When I told my mother-in-law that I would be attending Cornell for my PhD in economics, she told me that it would be an interesting change to be at a 'conservative' Ivy League school...I just chuckled and told her the conservative reputation was a 'bit' of myth.
Is it just me,or shouldn't the contrast be conservative vs socialist??
In response to the NY Times article VC references, there are several good letters to the editor today:
"Would it be surprising to find mostly Republicans among oil company executives? Simply ask what the population in question is trained and paid to do.
"Academics are trained to reason using logic, to question evidence and to consider and evaluate several possible interpretations of events. All these activities are discouraged and indeed ridiculed by the present Republican leadership.
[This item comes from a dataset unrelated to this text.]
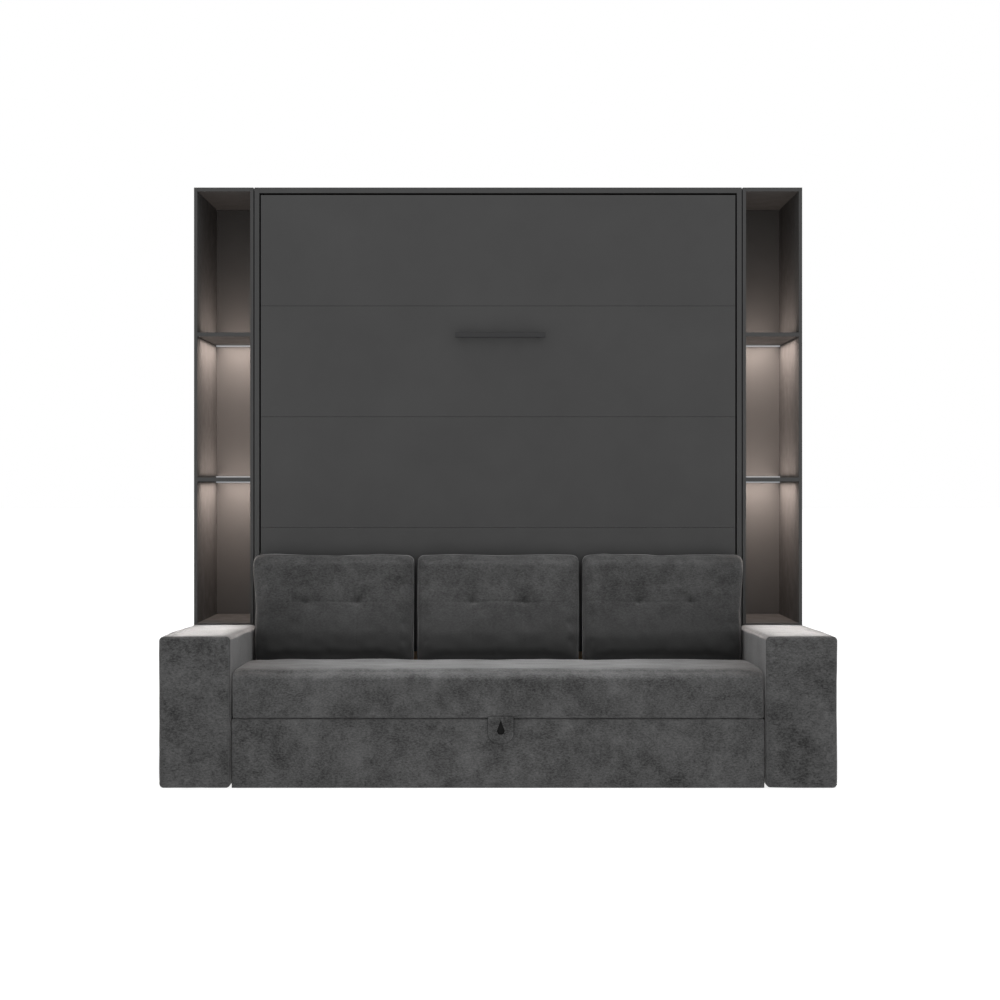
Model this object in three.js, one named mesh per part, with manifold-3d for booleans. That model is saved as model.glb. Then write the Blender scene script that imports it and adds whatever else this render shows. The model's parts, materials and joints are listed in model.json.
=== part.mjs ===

"Academic Republicans must indeed suffer from this cognitive dissonance."
OR
"The view that campus collegiality leads to tyranny of the majority has some plausibility in explaining the absence of Republicans from academia, but the main causes clearly lie elsewhere.
"A successful career in academia, after all, requires willingness to be critical of yourself and to learn from experience, along with a lack of interest in material incentives. All these are antithetical to Republicanism as it has recently come to be."
OR
"Your article makes me wonder: Will conservatives now demand affirmative action in universities for themselves?"